To compare the orthologs detected by RSD with those of the TriTypDB database, searches were performed using the TriTypDB database (https://tritrypdb.org). For this, all genes of the species Endotrypanum monterogeii, Leishmania aethiopica, Leishmania arabica, Leishmania enriettii, Leishmania tropica, Leishmania gerbilli, Leishmania turanica, Leishmania tarentolae, Trypanosoma evansi, Trypanosoma vivax, Trypanosoma theileri, Blechomonas ayalai and Crithidia fasciculata were compared in pairs using “Identify Genes based on Orthology Phylogenetic Profile” tool, determined by the OrthoMCL algorithm86 under OrthoMCL-DB, yielding 78 pairwise comparisons. For method comparison, intersections between RSD-derived and OrthoMCL-derived orthologs were calculated using respective gene ID lists as input in custom Venn diagram tool available at http://bioinformatics.psb.ugent.be/webtools/Venn/.

Customized In-House programs to retrieve orthologous sequence from RSD

Three programs were written in Visual Basic v6.0 to facilitate the step of orthologous identification in the pipeline. These are named RSD-maker, Batcher, and RSD2Table. They are available for download at https://s3.amazonaws.com/proj-bip-prod-publicread/transcriptome/Tomm/Tomm-executables.zip.

RSD-maker takes as input a list of FASTA file names and produces a tab-delimited list of all pairs of FASTA files to be submitted to RSD. It can take also an additional list of FASTA pairs already processed, and in this case, it outputs only the missing pairs. This is useful when an additional proteome is added after RSD has been run on a group of sequences. The sequence pairs for each pairwise RSD comparison are then provided as input to the program Batcher, which also takes as input the command line for the RSD program, such as “rsd_search -q INPUT1 -subject-genome = INPUT2 -outfmt 1 -de 0.8 0.1 -o output/INPUT1-INPUT2-0.8_0.1.tbl”. Upon running the program, INPUT1 and INPUT2 will be substituted by the tab-delimited pair to produce a file containing hundreds or thousands of commands as dictated by the number of pairs used as input (RSD resulting files). Such resulting file is used to run simultaneously as a swarm in the NIH Biowulf HPC (High-Performance Computing; http://hpc.nih.gov). The RSD resulting files (Supplemental File 2, as compressed folders “RSD-Primates”, “RSD-Flies”, RSD-kinetoplastids”) contain gene ID lists tabulated for INPUT1 species (first column) and INPUT2 (second column), they are then processed by the program RSD2Table.
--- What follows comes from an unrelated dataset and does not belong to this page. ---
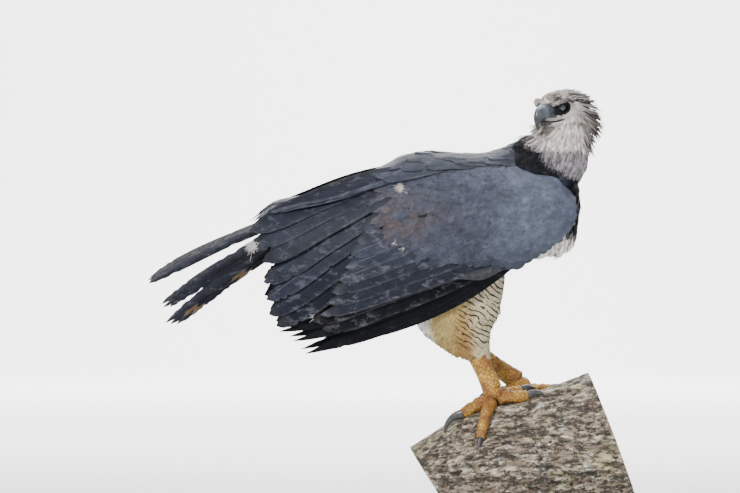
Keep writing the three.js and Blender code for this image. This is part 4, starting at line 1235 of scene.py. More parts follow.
def wingQuills(setName, room, tier, sign, look, rng, cols=7):
    # long feathers whose shafts run from root to tip over the wing's surface, each over the next one below
    count, rowCount = tier["count"], tier["rows"]
    f = np.linspace(0, 1, count)
    roots, tips = placesFor(tier["roots"], count), placesFor(tier["tips"], count)
    tips[:, 0] += rng.normal(0, 2, count)
    t = np.linspace(0, 1, rowCount)
    s, rise = ringShape(cols, 0.35)
    run = tips - roots
    down = unit(np.stack([-run[:, 2], 0 * run[:, 0], run[:, 0]], -1))
    outline = lineAt(shapes[tier.get("shape", "blunt")], t)
    wide = outline[None] * tier["half"] * rng.uniform(0.94, 1.06, count)[:, None]
    tGrid, sGrid = t[None, :, None], s[None, None, :]
    out = wide[..., None] * sGrid * raggedEdge(t, s, count, rng, 0.025, tier.get("ragged", 0.30))
    # the upper vane draws in before the lower one, so that the tip is cut slantwise
    out = out * np.where(sGrid < 0, 1 - 0.45 * smooth(tGrid, 0.82, 0.99), 1.0)
    bow = tier["sag"] * np.sin(np.pi * tGrid) * -1.0
    x = roots[:, 0, None, None] + run[:, 0, None, None] * tGrid + down[:, 0, None, None] * (out + bow)
    z = roots[:, 2, None, None] + run[:, 2, None, None] * tGrid + down[:, 2, None, None] * (out + bow)
    lift = (mix(*tier["lift"], tGrid) - tier["deepen"] * np.arange(count)[:, None, None]
            - 5 * (1 - smooth(tGrid, 0, 0.22)) + tier["tilt"] * out + rise[None, None] * (1 - 0.6 * tGrid)
            - 0.02 * wide[..., None] * sGrid**2 + rng.normal(0, 0.5, count)[:, None, None] * tGrid)
    p, _ = wingPoint(x, z, lift, sign)
    seed = rng.random(count)
    rootUv = sideUv(room, roots[:, 0], roots[:, 2])
    store(setName, p, t, s, seed, look(count, f, rng), rootUv, rowCount, cols)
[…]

It takes as input the list of FASTA files as well as a list of the RSD results, and the desired percentile value. It then sorts the RSD files in ascending order of the AAD values and finds the AAD corresponding to the desired percentile. This program can also receive a list of desired percentiles and then produces all matrices in a single run. In addition to the aa distance matrix of the orthologs, it also produces a table indicating the number of ortholog pairs found by RSD. The matrices are written as “table-10.tbl” or “table-50.tbl”, where 10 and 50 are the pre-determined percentiles. These matrices can then be submitted to the program Batcher, that will take as INPUT1 the list of percentiles and the R script shown in Supplemental File 1, to produce an output that can be pasted on the R console to produce the Pvclust results and Newick file as described in the previous paragraph.

The main computationally intensive job for identification of orthologous sequences is the calculation of the RSDs, which can take a few hours per CPU for the smaller Kinetoplastid genomes, to over one day for the larger genomes such as from the Primates. For example, the 27 mammal species used in this work lead to 351 pairwise comparisons, which could consume over one year of computational time for a single CPU. However, no more than 4 GB of memory is needed per CPU, and the job can be easily parallelized on an HPC system, so the results were obtained in approximately two days.